At a laboratory in Germany, volunteers slide into a donut-shaped MRI machine and perform simple tasks, such as deciding whether to add or subtract two numbers, or choosing which of two buttons to press.
They have no inkling that scientists in the next room are trying to read their minds using a brain scan to figure out their intention before it is turned into action.
In the past, scientists had been able to detect decisions about making physical movements before those movements appeared. But researchers at Berlin's Bernstein Center for Computational Neuroscience claim they have now, for the first time, identified people's decisions about how they would later do a high-level mental activity in this case, adding versus subtracting.

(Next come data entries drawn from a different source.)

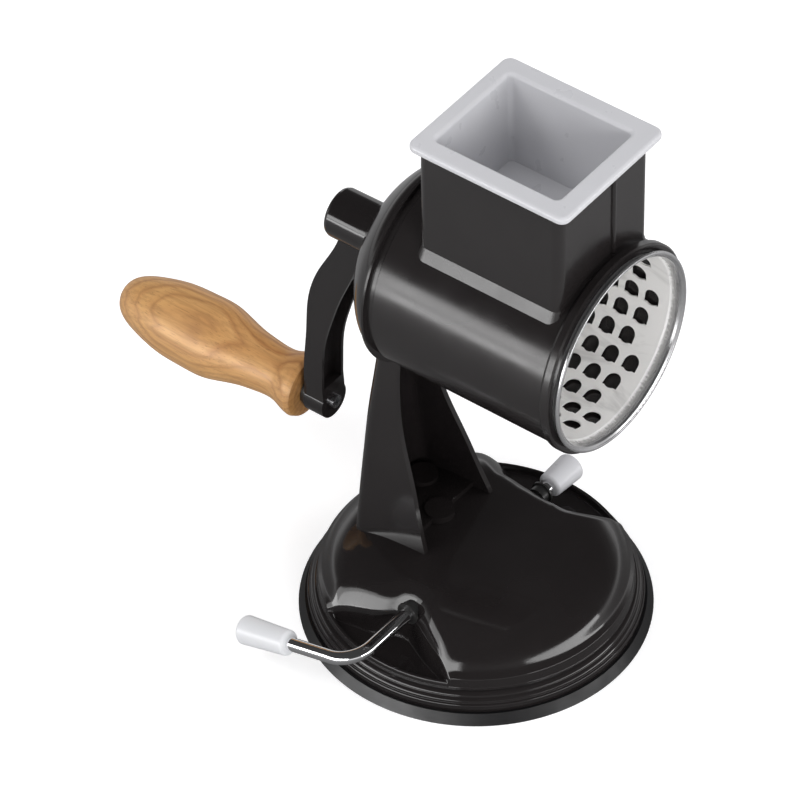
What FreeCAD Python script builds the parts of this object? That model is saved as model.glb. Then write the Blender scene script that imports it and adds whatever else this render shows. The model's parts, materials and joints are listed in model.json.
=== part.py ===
import FreeCAD, Part
import math
import os

# Hand-cranked rotary drum grater on a suction base. Millimetres.
# Origin: centre of the base on the table. +X: out of the drum's mouth. +Z: up.

V = FreeCAD.Vector
X = V(1, 0, 0)
Y = V(0, 1, 0)
Z = V(0, 0, 1)

# ---- main axes
DRUM_AXIS_Z = 199.3
GRIP_AXIS_Z = 80.0
LEVER_AXIS_X = 1.0
LEVER_AXIS_Z = 31.5
LEVER_YAW_DEG = -1.3

# ---- general clearances and walls
RUN_FIT = 0.06
FACE_GAP = 0.3
SLIDE_GAP = 0.4

# ---- base shell
WALL_R = 73.5
WALL_Z = 15.5
GROOVE_OUT = 0.5
GROOVE_Z = 13.5
STEP_OUT = 2.1
STEP_Z = 11.3
SKIRT_TOP_OUT = 4.1
SKIRT_TOP_Z = 9.0
SKIRT_OUT = 4.5
LIP_TOP_OUT = 5.5
LIP_OUT = 8.5
LIP_HEIGHT = 5.0
CREASE_IN = 2.9
CREASE_Z = 22.8
WALL_TOP_IN = 0.8
WALL_TOP_Z = 20.6
DOME_APEX_Z = 44.0
DOME_EDGE_SLOPE_DEG = 56.0
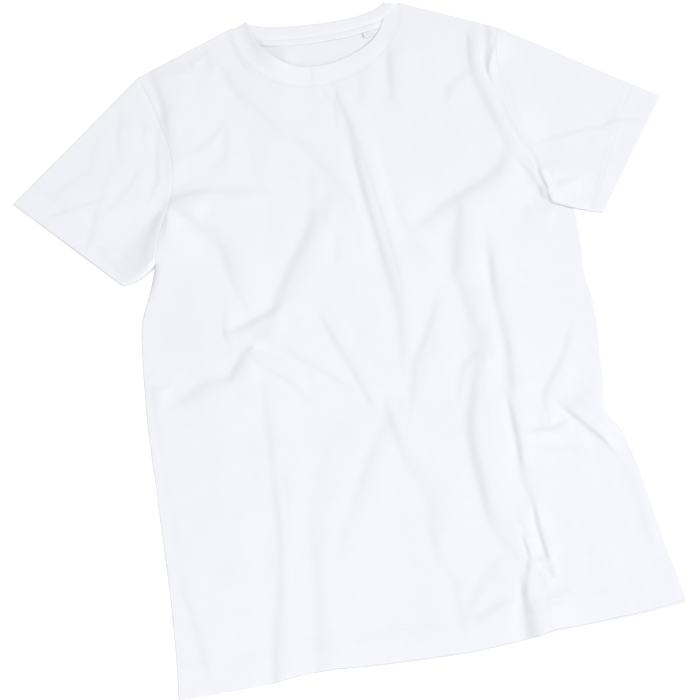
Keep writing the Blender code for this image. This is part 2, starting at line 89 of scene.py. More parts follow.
def at_shares(line, shares):
    """Points at shares of a line's length."""
    way = walked(line)
    return np.column_stack([np.interp(np.asarray(shares) * way[-1], way, line[:, k]) for k in (0, 1)])


def spaced(line, gap):
    """A line's points again, about one gap apart."""
    return at_shares(line, np.linspace(0, 1, max(2, round(walked(line)[-1] / gap) + 1)))


def edge_points(table, side):
    """Points of one side's edge, from a table of height, left and right."""
    return np.column_stack([side * table[:, 1 if side < 0 else 2], table[:, 0]])


def armhole_line(side):
    """Armhole seam from the underarm up to the shoulder."""
    return smooth_line(np.vstack([edge_points(ARMHOLES, side), SHOULDERS[side]]), 6)


def side_line(side, start):
    """Side of the body from a height up to the underarm."""
    line = smooth_line(edge_points(SIDES, side), 4)
    foot = (np.interp(start, line[:, 1], line[:, 0]), start)
    return np.vstack([foot, line[line[:, 1] > start + 1], armhole_line(side)[:1]])


def half_ring(half_width, top, drop, lean, turn):
    """Points of half an ellipse that hangs from a height. Turn 0 is its left end, pi its right."""
    across = -half_width * np.cos(turn) - lean * np.sin(turn) ** 2
    return np.column_stack([across, top - drop * np.sin(turn)])


def sleeve_edges(side):
    """Underarm edge and top fold of a sleeve, from the armhole to the cuff."""
    tip, corner, sag = SLEEVES[side]
    line = armhole_line(side)
    share = np.linspace(0, 1, 13)[:, None]
    low = line[0] + (np.array(corner) - line[0]) * share
    low[:, 1] -= (4 * sag * share * (1 - share))[:, 0]
    return low, np.array([line[-1], tip], float)


def measure(line, points, beyond=9):
    """Distance of points from a line, positive on its left, and the share of its length there. Its
    first and last stretch run on beyond its ends, as far as so many times their length."""
    step = np.diff(line, axis=0)
    length = np.hypot(*step.T)
    away = points[:, None] - line[:-1]
    low, high = np.zeros(len(step)), np.ones(len(step))
    low[0], high[-1] = -beyond, max(1, beyond)
    t = np.clip((away * step).sum(2) / length ** 2, low, high)
    off = away - t[..., None] * step
    gap = np.hypot(off[..., 0], off[..., 1])
    k = gap.argmin(1)
    n = np.arange(len(points))
    turn = step[k, 0] * off[n, k, 1] - step[k, 1] * off[n, k, 0]
    share = (walked(line)[k] + t[n, k] * length[k]) / length.sum()
    return np.where(turn < 0, -1, 1) * gap[n, k], share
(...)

While still in its initial stages, the techniques may eventually have wide-ranging implications for everything from criminal interrogations to airline security checks. And that alarms some ethicists who fear the technology could one day be abused by authorities, marketers, or employers.
Tanja Steinbach, a 21-year-old student in Leipzig who participated in the experiment, found it a bit spooky but wasn't overly concerned about the civil liberties implications.
"It's really weird," she said. "But since I know they're only able to do this if they have certain machines, I'm not worried that everybody else on the street can read my mind."
Researchers have long used MRI machines to identify different types of brain activity, and scientists in the United States have recently developed brain scans designed for lie detection.
But outside experts say the work led by Dr. John-Dylan Haynes at the Bernstein Center is groundbreaking.
"The fact that we can determine what intention a person is holding in their mind pushes the level of our understanding of subjective thought to a whole new level," said Dr. Paul Wolpe, a professor of psychiatry at the University of Pennsylvania, who was not connected to the study.
The research, which began in July 2005, has been of limited scope: only 21 people have been tested so far. And the 71 percent accuracy rate is only about 20 percent more successful than random selection, reports AP.
Still, the research conducted at the Max Planck Institute for Human Cognitive and Brain Sciences in Leipzig, about 150 kilometers (90 miles) southwest of Berlin, has been generating strong interest in the scientific community.
"Haynes' experiment strikes at the heart of how good we will get at predicting behaviors," said Dr. Todd Braver, an associate professor in the department of psychology at Washington University, who was not connected with the research.
"The barriers that we assumed existed in reading our minds keep getting breached."